● Written instruction: Write the material out again in full, exactly.

[BEGIN The input]

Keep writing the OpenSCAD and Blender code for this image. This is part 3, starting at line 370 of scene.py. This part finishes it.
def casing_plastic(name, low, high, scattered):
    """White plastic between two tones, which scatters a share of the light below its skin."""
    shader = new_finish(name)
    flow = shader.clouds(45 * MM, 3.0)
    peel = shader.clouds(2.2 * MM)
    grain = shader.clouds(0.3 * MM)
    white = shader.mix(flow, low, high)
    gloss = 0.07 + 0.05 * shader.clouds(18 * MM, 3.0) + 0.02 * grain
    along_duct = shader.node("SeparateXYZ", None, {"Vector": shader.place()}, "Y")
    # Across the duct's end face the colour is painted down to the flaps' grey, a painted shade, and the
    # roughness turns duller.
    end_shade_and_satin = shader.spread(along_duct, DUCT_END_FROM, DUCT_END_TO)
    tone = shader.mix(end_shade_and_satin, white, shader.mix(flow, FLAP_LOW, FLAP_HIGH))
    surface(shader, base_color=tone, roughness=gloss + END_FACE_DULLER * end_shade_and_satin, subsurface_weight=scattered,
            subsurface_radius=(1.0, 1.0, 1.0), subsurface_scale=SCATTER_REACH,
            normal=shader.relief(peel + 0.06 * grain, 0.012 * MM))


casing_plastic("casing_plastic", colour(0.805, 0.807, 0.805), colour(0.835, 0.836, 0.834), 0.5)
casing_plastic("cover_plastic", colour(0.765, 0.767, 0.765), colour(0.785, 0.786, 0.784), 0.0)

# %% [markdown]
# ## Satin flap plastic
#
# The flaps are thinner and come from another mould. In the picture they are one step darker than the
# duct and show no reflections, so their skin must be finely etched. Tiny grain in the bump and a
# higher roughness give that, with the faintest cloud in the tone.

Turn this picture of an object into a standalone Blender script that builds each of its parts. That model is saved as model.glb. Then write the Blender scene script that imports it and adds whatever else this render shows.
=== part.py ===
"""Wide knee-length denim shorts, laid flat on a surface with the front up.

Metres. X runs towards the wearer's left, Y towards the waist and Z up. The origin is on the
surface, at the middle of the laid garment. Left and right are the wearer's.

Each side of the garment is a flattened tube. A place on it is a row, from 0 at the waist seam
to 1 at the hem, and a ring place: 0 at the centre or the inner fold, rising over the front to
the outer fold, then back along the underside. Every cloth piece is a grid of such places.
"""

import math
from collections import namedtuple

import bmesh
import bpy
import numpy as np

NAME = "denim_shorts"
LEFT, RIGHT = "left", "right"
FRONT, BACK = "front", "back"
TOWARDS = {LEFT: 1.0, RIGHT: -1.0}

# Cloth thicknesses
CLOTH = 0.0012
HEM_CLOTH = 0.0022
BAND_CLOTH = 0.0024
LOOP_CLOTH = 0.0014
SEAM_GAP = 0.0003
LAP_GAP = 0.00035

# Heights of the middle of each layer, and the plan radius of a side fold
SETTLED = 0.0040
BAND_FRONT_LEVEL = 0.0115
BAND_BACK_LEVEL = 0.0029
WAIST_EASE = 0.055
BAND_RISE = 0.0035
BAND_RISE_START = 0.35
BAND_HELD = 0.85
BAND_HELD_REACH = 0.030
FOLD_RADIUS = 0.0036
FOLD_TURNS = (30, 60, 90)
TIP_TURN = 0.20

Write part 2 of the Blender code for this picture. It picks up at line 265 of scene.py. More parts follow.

[END The input]

● The result:
Keep writing the OpenSCAD and Blender code for this image. This is part 3, starting at line 370 of scene.py. This part finishes it.
def casing_plastic(name, low, high, scattered):
    """White plastic between two tones, which scatters a share of the light below its skin."""
    shader = new_finish(name)
    flow = shader.clouds(45 * MM, 3.0)
    peel = shader.clouds(2.2 * MM)
    grain = shader.clouds(0.3 * MM)
    white = shader.mix(flow, low, high)
    gloss = 0.07 + 0.05 * shader.clouds(18 * MM, 3.0) + 0.02 * grain
    along_duct = shader.node("SeparateXYZ", None, {"Vector": shader.place()}, "Y")
    # Across the duct's end face the colour is painted down to the flaps' grey, a painted shade, and the
    # roughness turns duller.
    end_shade_and_satin = shader.spread(along_duct, DUCT_END_FROM, DUCT_END_TO)
    tone = shader.mix(end_shade_and_satin, white, shader.mix(flow, FLAP_LOW, FLAP_HIGH))
    surface(shader, base_color=tone, roughness=gloss + END_FACE_DULLER * end_shade_and_satin, subsurface_weight=scattered,
            subsurface_radius=(1.0, 1.0, 1.0), subsurface_scale=SCATTER_REACH,
            normal=shader.relief(peel + 0.06 * grain, 0.012 * MM))


casing_plastic("casing_plastic", colour(0.805, 0.807, 0.805), colour(0.835, 0.836, 0.834), 0.5)
casing_plastic("cover_plastic", colour(0.765, 0.767, 0.765), colour(0.785, 0.786, 0.784), 0.0)

# %% [markdown]
# ## Satin flap plastic
#
# The flaps are thinner and come from another mould. In the picture they are one step darker than the
# duct and show no reflections, so their skin must be finely etched. Tiny grain in the bump and a
# higher roughness give that, with the faintest cloud in the tone.

Turn this picture of an object into a standalone Blender script that builds each of its parts. That model is saved as model.glb. Then write the Blender scene script that imports it and adds whatever else this render shows.
=== part.py ===
"""Wide knee-length denim shorts, laid flat on a surface with the front up.

Metres. X runs towards the wearer's left, Y towards the waist and Z up. The origin is on the
surface, at the middle of the laid garment. Left and right are the wearer's.

Each side of the garment is a flattened tube. A place on it is a row, from 0 at the waist seam
to 1 at the hem, and a ring place: 0 at the centre or the inner fold, rising over the front to
the outer fold, then back along the underside. Every cloth piece is a grid of such places.
"""

import math
from collections import namedtuple

import bmesh
import bpy
import numpy as np

NAME = "denim_shorts"
LEFT, RIGHT = "left", "right"
FRONT, BACK = "front", "back"
TOWARDS = {LEFT: 1.0, RIGHT: -1.0}

# Cloth thicknesses
CLOTH = 0.0012
HEM_CLOTH = 0.0022
BAND_CLOTH = 0.0024
LOOP_CLOTH = 0.0014
SEAM_GAP = 0.0003
LAP_GAP = 0.00035

# Heights of the middle of each layer, and the plan radius of a side fold
SETTLED = 0.0040
BAND_FRONT_LEVEL = 0.0115
BAND_BACK_LEVEL = 0.0029
WAIST_EASE = 0.055
BAND_RISE = 0.0035
BAND_RISE_START = 0.35
BAND_HELD = 0.85
BAND_HELD_REACH = 0.030
FOLD_RADIUS = 0.0036
FOLD_TURNS = (30, 60, 90)
TIP_TURN = 0.20

Write part 2 of the Blender code for this picture. It picks up at line 265 of scene.py. More parts follow.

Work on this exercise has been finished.